Last offered: Autumn 2014 | UG Reqs: GER:DB-Hum, WAY-A-II

PHIL 80: Mind, Matter, and Meaning

Intensive study of central topics in metaphysics, epistemology, philosophy of language and mind in preparation for advanced courses in philosophy. Emphasis on development of analytical writing skills. Prerequisite: one prior course in Philosophy or permission of instructor.
Terms: Aut, Spr | Units: 5 | UG Reqs: GER:DB-Hum, WAY-A-II

PHIL 81: Philosophy and Literature (CLASSICS 42, COMPLIT 181, ENGLISH 81, FRENCH 181, GERMAN 181, ITALIAN 181, SLAVIC 181)

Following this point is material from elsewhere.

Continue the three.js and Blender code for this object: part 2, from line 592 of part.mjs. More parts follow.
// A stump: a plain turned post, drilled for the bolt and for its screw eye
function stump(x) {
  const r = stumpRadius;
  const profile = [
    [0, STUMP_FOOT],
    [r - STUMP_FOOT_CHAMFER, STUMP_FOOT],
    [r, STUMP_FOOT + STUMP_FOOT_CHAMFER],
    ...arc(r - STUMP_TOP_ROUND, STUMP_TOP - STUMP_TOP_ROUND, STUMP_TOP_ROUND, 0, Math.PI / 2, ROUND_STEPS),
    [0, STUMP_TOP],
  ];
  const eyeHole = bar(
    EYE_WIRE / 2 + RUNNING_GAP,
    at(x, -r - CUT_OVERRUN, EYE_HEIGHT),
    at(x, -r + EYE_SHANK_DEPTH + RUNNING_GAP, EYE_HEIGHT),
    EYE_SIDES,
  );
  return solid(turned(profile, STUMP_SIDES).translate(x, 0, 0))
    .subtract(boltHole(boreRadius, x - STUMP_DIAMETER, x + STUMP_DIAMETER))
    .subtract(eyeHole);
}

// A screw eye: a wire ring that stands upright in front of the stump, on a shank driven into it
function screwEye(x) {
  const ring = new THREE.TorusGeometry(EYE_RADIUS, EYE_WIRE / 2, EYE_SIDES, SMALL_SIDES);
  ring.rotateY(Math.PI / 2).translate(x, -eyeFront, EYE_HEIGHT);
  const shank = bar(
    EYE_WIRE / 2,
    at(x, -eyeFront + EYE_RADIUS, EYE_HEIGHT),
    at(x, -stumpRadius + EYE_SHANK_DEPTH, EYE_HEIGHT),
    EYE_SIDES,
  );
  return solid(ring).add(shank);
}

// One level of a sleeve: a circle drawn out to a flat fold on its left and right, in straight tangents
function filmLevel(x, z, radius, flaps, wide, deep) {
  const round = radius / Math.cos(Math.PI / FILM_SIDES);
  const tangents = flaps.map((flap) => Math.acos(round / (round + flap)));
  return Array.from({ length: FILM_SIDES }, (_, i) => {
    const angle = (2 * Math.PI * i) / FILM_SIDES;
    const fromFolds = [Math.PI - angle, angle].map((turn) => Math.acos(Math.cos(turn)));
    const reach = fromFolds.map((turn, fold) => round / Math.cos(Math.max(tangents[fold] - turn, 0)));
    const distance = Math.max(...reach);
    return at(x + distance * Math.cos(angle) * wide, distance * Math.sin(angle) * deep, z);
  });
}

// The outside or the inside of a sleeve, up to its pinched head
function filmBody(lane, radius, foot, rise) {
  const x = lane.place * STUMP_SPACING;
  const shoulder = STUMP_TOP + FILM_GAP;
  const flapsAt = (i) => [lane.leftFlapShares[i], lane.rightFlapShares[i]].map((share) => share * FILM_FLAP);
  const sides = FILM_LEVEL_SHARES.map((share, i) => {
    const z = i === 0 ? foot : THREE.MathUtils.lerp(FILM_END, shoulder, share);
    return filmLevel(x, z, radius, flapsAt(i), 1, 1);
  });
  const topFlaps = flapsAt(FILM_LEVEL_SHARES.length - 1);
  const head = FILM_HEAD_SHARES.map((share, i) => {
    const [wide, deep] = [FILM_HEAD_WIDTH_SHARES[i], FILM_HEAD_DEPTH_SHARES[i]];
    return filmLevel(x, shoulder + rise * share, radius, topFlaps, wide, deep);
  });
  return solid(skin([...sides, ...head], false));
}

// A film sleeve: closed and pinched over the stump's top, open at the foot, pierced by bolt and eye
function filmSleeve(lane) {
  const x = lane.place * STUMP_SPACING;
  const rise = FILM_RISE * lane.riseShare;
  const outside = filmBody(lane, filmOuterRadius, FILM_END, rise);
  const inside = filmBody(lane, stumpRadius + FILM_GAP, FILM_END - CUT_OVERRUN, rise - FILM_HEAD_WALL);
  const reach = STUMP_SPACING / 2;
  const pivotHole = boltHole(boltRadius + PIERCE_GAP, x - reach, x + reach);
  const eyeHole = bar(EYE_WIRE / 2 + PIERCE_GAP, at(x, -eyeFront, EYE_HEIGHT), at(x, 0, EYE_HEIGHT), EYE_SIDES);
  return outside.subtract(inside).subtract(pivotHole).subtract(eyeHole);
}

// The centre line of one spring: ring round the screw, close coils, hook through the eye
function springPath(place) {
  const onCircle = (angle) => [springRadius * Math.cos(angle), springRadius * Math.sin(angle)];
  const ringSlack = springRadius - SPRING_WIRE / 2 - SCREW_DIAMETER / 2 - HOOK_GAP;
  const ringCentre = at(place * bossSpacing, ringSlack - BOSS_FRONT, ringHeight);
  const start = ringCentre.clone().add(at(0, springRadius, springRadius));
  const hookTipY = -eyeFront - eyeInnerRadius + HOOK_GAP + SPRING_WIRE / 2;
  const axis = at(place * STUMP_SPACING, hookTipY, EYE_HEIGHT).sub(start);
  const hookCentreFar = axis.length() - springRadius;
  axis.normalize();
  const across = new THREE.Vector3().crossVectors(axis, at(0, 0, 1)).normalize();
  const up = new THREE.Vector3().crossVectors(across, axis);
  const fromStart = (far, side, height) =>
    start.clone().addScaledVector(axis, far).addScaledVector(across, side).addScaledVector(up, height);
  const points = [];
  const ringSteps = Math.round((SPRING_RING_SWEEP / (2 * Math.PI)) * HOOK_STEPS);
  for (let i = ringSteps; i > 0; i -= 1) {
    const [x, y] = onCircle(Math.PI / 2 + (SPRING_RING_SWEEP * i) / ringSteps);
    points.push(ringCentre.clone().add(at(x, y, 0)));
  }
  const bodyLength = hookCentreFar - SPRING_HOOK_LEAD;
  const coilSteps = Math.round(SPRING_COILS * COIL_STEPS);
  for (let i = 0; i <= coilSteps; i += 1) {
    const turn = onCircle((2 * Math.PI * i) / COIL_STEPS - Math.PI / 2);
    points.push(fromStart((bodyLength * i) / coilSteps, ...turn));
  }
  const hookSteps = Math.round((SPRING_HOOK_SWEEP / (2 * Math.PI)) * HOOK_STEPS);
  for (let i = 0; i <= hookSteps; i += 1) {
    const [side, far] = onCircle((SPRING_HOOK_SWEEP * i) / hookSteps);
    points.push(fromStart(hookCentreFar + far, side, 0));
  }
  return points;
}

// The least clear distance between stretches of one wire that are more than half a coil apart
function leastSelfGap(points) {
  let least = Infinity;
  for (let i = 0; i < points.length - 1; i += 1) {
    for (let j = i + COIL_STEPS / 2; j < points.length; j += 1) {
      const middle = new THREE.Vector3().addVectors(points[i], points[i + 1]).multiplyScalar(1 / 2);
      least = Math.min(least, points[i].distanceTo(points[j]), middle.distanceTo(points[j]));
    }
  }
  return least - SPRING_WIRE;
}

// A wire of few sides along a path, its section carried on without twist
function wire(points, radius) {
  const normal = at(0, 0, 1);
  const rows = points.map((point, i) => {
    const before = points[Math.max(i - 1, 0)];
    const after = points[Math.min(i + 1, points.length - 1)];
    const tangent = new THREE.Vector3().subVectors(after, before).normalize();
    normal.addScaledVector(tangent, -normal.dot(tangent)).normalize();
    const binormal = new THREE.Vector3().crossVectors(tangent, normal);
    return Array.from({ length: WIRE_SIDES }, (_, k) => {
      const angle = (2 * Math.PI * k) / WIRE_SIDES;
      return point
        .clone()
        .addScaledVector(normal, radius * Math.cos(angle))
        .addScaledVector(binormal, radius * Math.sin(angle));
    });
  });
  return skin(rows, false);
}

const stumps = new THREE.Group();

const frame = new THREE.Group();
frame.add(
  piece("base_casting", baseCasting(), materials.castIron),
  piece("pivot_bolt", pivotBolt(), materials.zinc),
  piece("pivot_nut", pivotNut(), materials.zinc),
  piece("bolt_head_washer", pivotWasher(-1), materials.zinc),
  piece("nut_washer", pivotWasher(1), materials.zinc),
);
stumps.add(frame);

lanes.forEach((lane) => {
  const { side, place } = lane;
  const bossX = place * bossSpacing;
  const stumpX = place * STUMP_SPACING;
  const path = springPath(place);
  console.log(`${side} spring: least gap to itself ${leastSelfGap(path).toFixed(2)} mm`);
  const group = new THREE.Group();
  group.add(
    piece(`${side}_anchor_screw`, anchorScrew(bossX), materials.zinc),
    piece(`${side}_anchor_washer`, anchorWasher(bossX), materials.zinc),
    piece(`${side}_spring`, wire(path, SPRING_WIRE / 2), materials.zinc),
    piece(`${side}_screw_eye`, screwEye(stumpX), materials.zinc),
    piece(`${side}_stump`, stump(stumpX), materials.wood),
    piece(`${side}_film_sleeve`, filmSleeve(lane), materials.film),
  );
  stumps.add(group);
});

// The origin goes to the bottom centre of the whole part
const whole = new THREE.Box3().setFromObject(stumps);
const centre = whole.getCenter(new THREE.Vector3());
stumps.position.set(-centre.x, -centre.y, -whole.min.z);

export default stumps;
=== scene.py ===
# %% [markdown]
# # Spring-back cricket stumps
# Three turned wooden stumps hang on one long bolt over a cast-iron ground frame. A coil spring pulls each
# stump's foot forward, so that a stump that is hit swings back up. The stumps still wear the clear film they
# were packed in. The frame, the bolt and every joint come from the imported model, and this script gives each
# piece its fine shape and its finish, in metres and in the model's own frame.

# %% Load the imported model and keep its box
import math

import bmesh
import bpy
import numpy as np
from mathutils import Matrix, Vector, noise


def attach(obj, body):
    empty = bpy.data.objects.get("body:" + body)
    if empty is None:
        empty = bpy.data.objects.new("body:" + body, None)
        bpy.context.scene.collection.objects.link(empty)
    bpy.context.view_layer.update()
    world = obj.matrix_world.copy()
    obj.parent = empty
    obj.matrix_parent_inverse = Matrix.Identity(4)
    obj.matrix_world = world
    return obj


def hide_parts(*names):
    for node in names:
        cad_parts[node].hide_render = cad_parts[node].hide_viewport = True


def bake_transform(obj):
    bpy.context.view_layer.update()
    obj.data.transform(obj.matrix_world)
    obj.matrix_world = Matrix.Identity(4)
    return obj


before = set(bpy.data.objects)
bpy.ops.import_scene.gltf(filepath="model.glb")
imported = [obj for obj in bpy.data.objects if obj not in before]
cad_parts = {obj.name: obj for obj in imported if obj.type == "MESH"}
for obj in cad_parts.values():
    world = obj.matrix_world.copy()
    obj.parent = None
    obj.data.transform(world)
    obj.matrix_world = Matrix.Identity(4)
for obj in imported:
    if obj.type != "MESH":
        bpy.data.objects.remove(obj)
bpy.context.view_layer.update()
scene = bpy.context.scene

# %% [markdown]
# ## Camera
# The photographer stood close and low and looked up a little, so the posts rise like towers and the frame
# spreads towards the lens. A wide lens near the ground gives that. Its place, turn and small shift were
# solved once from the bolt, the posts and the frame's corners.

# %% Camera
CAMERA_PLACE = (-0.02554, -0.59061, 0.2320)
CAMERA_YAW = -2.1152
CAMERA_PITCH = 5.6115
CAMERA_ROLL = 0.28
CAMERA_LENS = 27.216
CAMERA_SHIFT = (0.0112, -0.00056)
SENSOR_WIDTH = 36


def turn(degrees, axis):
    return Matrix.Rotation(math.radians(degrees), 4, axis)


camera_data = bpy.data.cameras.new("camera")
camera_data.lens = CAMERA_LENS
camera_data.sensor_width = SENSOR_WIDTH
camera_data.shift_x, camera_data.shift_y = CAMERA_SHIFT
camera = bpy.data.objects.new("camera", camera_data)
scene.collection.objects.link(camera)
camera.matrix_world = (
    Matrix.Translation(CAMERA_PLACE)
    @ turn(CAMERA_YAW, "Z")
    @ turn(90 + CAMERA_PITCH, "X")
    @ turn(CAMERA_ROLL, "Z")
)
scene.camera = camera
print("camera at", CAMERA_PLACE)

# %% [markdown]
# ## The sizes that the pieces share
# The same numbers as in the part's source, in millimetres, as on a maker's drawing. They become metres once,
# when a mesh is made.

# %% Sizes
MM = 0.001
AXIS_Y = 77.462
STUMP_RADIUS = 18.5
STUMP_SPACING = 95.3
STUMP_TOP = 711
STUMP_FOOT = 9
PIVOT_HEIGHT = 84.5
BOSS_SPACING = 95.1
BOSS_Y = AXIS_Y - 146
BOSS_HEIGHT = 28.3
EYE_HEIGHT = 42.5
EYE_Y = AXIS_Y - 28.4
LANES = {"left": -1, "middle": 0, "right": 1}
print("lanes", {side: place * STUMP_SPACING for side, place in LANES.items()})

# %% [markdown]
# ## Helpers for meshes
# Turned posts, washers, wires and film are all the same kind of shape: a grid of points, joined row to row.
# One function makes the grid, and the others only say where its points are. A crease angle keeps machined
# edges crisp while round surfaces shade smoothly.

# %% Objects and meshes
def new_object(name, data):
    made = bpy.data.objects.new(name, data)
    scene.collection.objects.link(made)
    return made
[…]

Required gateway course for Philosophical and Literary Thought; crosslisted in departments sponsoring the Philosophy and Literature track. Majors should register in their home department; non-majors may register in any sponsoring department. Introduction to major problems at the intersection of philosophy and literature, with particular focus on the question of value: what, if anything, does engagement with literary works do for our lives? Issues include aesthetic self-fashioning, the paradox of tragedy, the paradox of caring, the truth-value of fiction, metaphor, authorship, irony, make-believe, expression, edification, clarification, and training. Readings are drawn from literature and film, philosophical theories of art, and stylistically interesting works of philosophy. Authors may include Sophocles, Chaucer, Dickinson, Proust, Woolf, Borges, Beckett, Kundera, Charlie Kaufman; Barthes, Foucault, Nussbaum, Walton, Nehamas; Plato, Montaigne, Schopenhauer, Nietzsche, and Sartre. Taught in English.
Terms: Win | Units: 5 | UG Reqs: GER:DB-Hum, WAY-A-II

PHIL 100: Greek Philosophy

We shall cover the major developments in Greek philosophical thought, focusing on Plato, Aristotle, and the Hellenistic schools (the Epicureans, the Stoics, and the Skeptics). Topics include epistemology, metaphysics, psychology, ethics and political theory.